At the top of the mountain is an old Pagoda -- originally Hindu -- there are still blue gods about, but now Buddhist. The blurring of religious lines is very common in Cambodia. Most have a hazy mix of Buddhism, Hindu, and some Chinese ancestor worship. Taoism also factors in, and some animism in the remote areas.
Me, Jessica, Suzy, Bopa, and Alissa overlooking Battambang from the front of the Pagoda.
Friday, March 02, 2007
Our community outreach time has been solidified for the rest of our lecture phase. I'm pretty sure I'm going to be helping at the orphanage. I'm really excited -- I've always wanted to work at an orphanage. And we have some ideas about what we may be doing for our long term outreach into Cambodia. In Mondul Kiri we'll probably be doing orphanage work, teaching English classes, doing a sports ministry, and some parties in the afternoons for local kids. I'm thinking I'll probably end up doing orphanage and ESL classes there (since I'm the only native english speaker on the team). That makes me happy that what I'm doing here is practice for what I'll be doing there.

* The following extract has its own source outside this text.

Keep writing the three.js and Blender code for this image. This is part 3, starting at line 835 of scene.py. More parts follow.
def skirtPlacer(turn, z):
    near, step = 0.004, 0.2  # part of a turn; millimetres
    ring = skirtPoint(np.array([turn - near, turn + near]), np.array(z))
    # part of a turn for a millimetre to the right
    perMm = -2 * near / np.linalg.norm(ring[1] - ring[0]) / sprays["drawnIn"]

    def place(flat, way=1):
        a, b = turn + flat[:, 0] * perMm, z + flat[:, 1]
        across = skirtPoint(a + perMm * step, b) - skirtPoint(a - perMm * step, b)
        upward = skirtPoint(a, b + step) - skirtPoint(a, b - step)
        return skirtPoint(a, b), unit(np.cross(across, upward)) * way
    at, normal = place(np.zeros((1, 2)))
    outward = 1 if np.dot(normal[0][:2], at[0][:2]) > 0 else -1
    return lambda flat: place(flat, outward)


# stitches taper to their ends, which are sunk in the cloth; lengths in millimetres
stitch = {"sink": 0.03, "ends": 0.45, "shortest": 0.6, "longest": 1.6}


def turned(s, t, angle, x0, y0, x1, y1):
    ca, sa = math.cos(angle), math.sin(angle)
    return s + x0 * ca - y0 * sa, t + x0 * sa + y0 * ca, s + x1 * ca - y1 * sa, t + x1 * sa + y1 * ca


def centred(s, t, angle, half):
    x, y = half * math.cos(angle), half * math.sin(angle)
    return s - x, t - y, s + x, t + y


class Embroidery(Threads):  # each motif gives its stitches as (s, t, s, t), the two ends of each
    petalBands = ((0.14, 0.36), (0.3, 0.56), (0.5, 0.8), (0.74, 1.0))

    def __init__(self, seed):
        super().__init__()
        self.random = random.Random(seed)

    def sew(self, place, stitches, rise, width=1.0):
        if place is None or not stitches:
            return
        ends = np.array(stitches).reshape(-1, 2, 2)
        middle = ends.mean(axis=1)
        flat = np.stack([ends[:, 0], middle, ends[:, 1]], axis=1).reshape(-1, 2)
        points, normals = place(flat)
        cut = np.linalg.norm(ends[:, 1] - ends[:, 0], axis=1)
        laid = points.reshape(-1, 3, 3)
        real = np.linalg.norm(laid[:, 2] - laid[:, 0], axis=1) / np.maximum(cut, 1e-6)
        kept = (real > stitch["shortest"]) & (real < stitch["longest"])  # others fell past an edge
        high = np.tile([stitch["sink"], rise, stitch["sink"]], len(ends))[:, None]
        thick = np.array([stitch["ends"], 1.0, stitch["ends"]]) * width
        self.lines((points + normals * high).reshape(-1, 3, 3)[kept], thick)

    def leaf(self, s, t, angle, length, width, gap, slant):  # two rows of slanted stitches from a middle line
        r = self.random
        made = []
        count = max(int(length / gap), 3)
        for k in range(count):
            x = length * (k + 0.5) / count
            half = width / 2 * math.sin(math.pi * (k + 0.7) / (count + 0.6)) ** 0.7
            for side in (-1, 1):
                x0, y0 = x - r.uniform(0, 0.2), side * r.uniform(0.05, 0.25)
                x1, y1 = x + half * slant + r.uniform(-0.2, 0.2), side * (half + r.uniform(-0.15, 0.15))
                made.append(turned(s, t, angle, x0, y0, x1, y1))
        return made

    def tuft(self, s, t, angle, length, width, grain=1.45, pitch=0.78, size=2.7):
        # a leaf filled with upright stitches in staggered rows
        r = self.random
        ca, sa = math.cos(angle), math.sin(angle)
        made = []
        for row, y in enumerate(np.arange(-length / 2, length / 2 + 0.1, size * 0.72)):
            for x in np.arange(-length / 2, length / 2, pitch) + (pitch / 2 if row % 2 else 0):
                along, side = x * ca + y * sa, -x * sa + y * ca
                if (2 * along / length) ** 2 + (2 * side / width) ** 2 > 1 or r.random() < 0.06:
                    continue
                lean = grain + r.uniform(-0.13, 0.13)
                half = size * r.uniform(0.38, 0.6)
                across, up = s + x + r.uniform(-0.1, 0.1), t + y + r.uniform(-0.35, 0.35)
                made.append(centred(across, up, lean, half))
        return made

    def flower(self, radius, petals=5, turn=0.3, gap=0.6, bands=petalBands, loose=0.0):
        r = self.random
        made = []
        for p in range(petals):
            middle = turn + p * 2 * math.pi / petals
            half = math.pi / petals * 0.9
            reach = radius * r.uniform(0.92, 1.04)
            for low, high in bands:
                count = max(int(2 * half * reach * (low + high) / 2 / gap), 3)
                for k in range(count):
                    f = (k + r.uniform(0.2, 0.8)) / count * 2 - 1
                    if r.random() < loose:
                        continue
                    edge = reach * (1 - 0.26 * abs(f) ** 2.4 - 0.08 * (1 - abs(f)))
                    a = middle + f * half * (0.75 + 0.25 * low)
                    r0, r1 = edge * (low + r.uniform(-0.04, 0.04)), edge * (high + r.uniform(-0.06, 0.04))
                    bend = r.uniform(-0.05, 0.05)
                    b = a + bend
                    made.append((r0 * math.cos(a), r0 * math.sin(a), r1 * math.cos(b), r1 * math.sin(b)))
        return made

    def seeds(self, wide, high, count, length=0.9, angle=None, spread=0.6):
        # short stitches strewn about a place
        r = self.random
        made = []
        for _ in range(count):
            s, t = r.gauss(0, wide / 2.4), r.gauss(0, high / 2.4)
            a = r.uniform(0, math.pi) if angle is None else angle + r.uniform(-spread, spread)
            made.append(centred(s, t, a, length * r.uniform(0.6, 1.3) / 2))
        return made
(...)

We have to fill out journals each week about what we're learning, both in lectures and quiet time, and our relationships (both here and back home). For the first few weeks we had assigned leaders on base to turn them into. Tomorrow we hand them into our outreach leaders instead. Both my outreach leaders are Khmer. One of them speaks English really well...but, I write words that a lot of native English speakers wouldn't know. So after some debating about whether to dumb down my journal, I decided that it's my commemorative journal, so I'll just keep going as usual. I gave him permission to share my journal with anyone he needed to to understand it. Funny the things that come up here.
And that's about all for me this week. Needing to have my pride hit on the head a lot. I love to be generous, and I'm learning more about serving, but I still am looking over my shoulder a lot to see if anyone noticed. Aargh. Pride is like the arcade game "stomp the spiders." Every time you squash one down, another one pops up. Argh Argh Argh.